Días en que no se le pone problema a nada, en donde uno es capaz de compartir
hasta los últimos cincuenta centavos que tenga entre el bolsillo con quien lo
necesite. Esos días en que uno queda levantado con la energía de un ringlete
con el sol de las cinco y media de la mañana, esos días en que a las seis de la
mañana uno desayuna, y a las siete ya está trabajando con todo el entusiasmo, no por dinero, sino por la relación que establece con los otros.
Un día en que el sol brilla intensamente sobre tu
piel, pero que no quema, solo calienta dando un bienestar inigualable. Esos
días en que todos los niños te sonríen, todos los ancianos quieren hablar
contigo, todo el mundo te necesita, y tú a todos, y no hay ningún problema. Un
día en que las cosas cotidianas que salen mal solo producen risa y ganas de
seguir. Un día en el que el recuerdo de todas las personas que han pasado por
tu vida es un abrazo gigante de felicidad, comunión y amor. Un día en el que
valoras la risa, el llanto, donde comprendes la vida, y la muerte, donde no te
apegas a nada, donde todo es tuyo en la justa medida, aunque no poseas,
sabiendo que al rato otro lo necesitará, y será ahora de él.
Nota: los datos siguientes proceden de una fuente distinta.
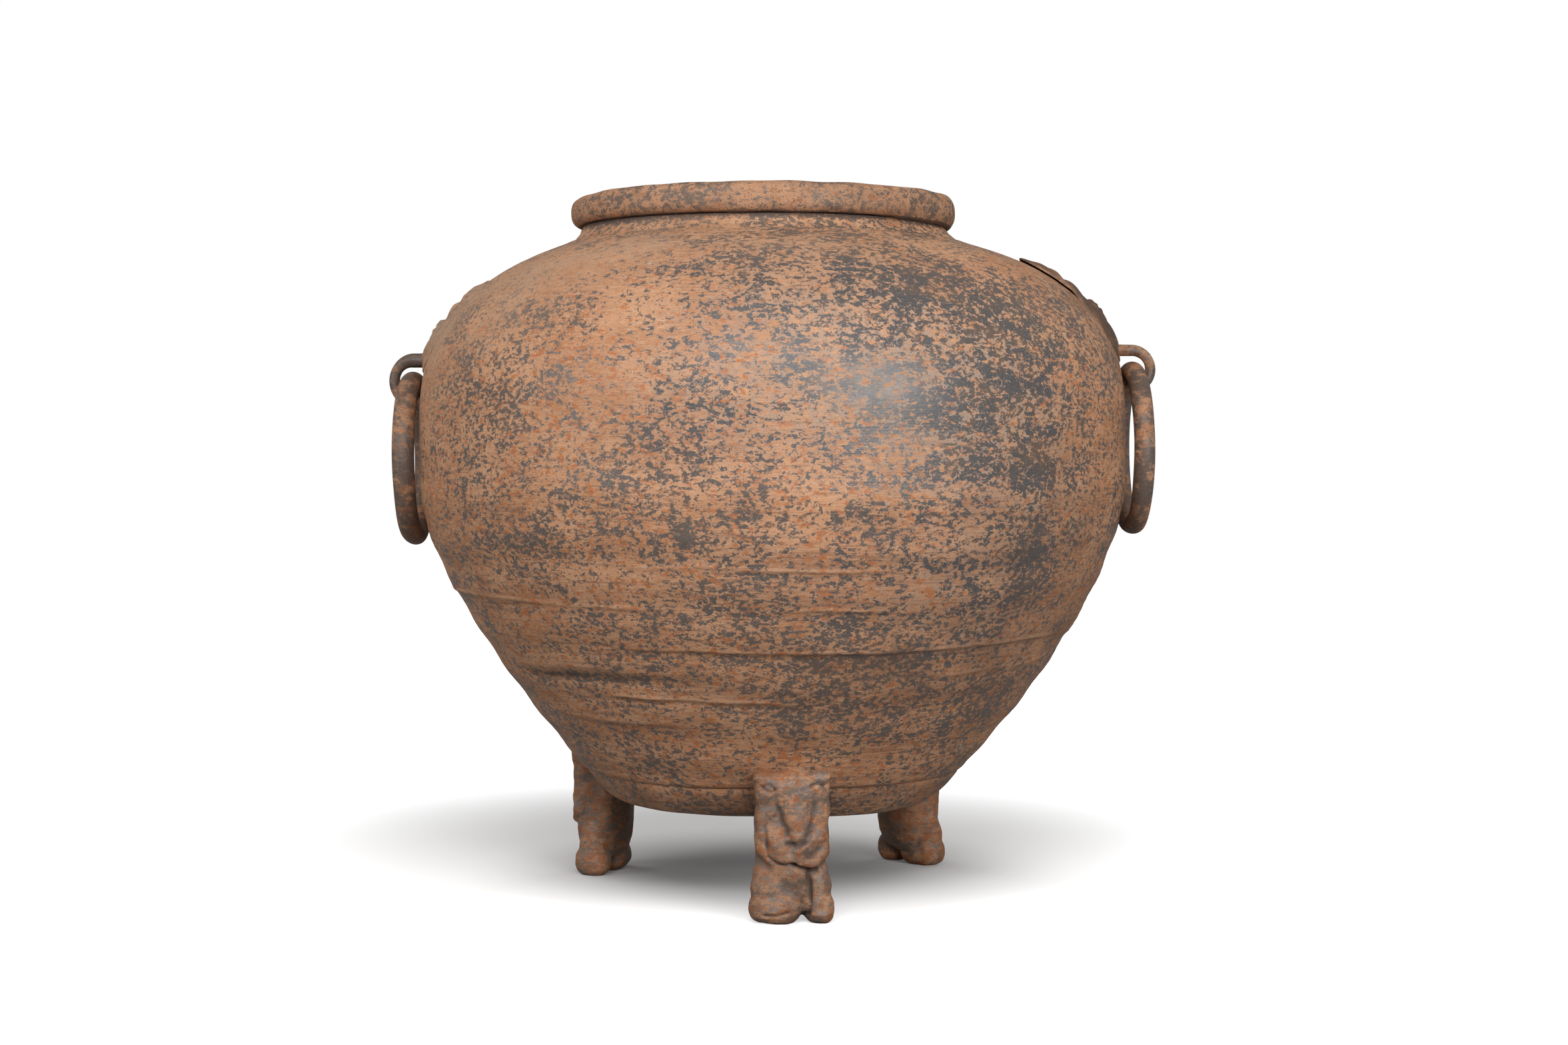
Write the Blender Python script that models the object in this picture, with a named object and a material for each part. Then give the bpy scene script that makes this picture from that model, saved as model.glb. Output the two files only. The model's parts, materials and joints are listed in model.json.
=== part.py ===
"""Terracotta storage jar on three bear feet, with two animal-mask handles and loose rings.

The jar is built as a potter builds it: a base dish, a lower and an upper wall with a lapped
seam, a rim coil over the lip, three moulded feet, two moulded masks, two loops whose legs
are set into the wall, and two rings caught in the loops.

Metres. +Z is up, the viewer stands at -Y, the handles are at -X and +X, and the origin is
on the floor under the jar's axis.
"""

import math

import bmesh
import bpy
from mathutils import Vector

# Driving dimensions

# Base dish
base_height = 0.067
base_flat_radius = 0.115
dish_rise = 0.022
dish_seam_radius = 0.1405
dish_floor_thickness = 0.014

# Wall, each rise counted from the one below it
lower_rise = 0.216
lower_bend_share = 0.685
belly_band = 0.025
belly_radius = 0.2623
shoulder_span = 0.1678
shoulder_power = 3.29
wall_thickness = 0.012

# Lapped seam between the two walls
seam_drop = 0.063
seam_lap = 0.006

# Neck and rim coil
neck_radius = 0.1352
neck_flare = 0.008
neck_rise = 0.0103
neck_thickness = 0.0122
lip_thickness = 0.0050
lip_height = 0.0070
rim_height = 0.0230
rim_width = 0.0228
rim_overhang = 0.0074
rim_squareness = 3.0
rim_shift = 0.0069
shift_rise = 0.061

# Rings and loops, hand-rolled, so the left and the right one have sizes of their own
ring_rises = (0.0468, 0.0550)
ring_bars = (0.0165, 0.0155)
ring_diameter = 0.1300
loop_root_bars = (0.0105, 0.0085)
loop_bend_bars = (0.0080, 0.0080)
eye_slacks = (0.0030, 0.0040)
loop_stand_out = 0.0247
loop_set_depth = 0.007
ring_seat_gap = 0.0004

# Masks, left and right
mask_width = 0.136
mask_heights = (0.088, 0.108)
mask_plates = (0.0024, 0.0034)
mask_reliefs = (0.0030, 0.0064)
mask_edge = 0.0015
mask_rise = 0.0065

# Feet
foot_inset = 0.0005
foot_turns = {
    "front": math.radians(5.0),
    "right": math.radians(130.5),
    "left": math.radians(-113.5),
}
face_presses = {"front": 0, "right": 0.009, "left": 0.001}
paw_presses = {"front": 0, "right": 0.004, "left": 0.008}
foot_depth = 0.041
foot_width = 0.056
foot_height = 0.106
foot_grain = 0.0026

# Working clearances
piece_gap = 0.0003
cut_overrun = 0.020

# Angle between faces above which an edge stays sharp
crease_angle = math.radians(40)

# Heights and places that follow from the sizes above
dish_seam_height = base_height + dish_rise
belly_foot_height = dish_seam_height + lower_rise
lower_bend_height = dish_seam_height + lower_bend_share * lower_rise
belly_height = belly_foot_height + belly_band
seam_height = belly_foot_height - seam_drop
ring_heights = [belly_height + rise for rise in ring_rises]
foot_reach = dish_seam_radius - foot_inset

# Counts

wall_steps = 48
lower_rows = 7
shoulder_rows = 13
dish_rows = 4
rim_rows = 14
ring_steps = 36
bar_sides = 12
loop_turns = 11
mask_columns = 32
mask_rows = 18
climb_steps = 24
lump_segments = 20
lump_rings = 12
foot_keep_share = 0.16
foot_smoothing = 4

# Shapes as shares of the sizes above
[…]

Esos días en que
de repente una pequeña vecina de tres años va entrando a tu casa pues vio la puerta
abierta, y se va sentando en tu mesa, y la vas invitando a pintar, y ella te
regala sonrisas, y te muestra así que existe otra forma más profunda de
comunicación.
Esos días en que el dinero sobra, aunque no haya, en
que amas desde el alma entera a todo el mundo, esos días en que aunque el perro
del frente ladre todo el día, no te molesta, simplemente logras comprender que
hace poco fue amarrado y clama su libertad de esa forma, así que tiene derecho,
y que ojala lo liberen pronto.
Esos días en que el recuerdo de tus padres, o de tu
tierra, o de los seres de los que provienes, es la razón misma de tu origen. Días en que
todo es claro: todas las uniones, las relaciones, las situaciones y tu propia
historia, te son develadas por Dios en plena armonía y perfección, sabiendo que
cada puntada que diste ha sido necesaria, como un paso para conocer, saber, y
aprender a vivir, que es en últimas la única razón de estar aquí.
Esos días en que parece que cada objeto te hablara,
que sabes lo que piensa el árbol, la rata, el león, la hormiga, el agua, el
aire, la tierra, la vela que enciendes. Que puedes conectarte con todo y con
todos, y a todos entiendes, y te entienden. Esos días en que el silencio te
conecta en meditación absoluta, un día en que todo es orden, y ves cómo cada
cosa se desenvuelve en su tiempo, y en su justa medida, y sabes cuando está
lista cada cosa, y sabes qué viene después, pues comprendes el orden. Un día en
que no existe el caos.
Y así, en uno de esos días, caminando por “Los
Paraísos” barrio en el que vivimos con mi esposo, incrustando mis pies bien
profundo en el piso, regocijándome con el terracota y los verdes, y el río
Paraná de fondo, recordé a mi padre y comprendí que “El Paraíso” es un estado
interior al que llegas yendo hasta lo más profundo de ti mismo.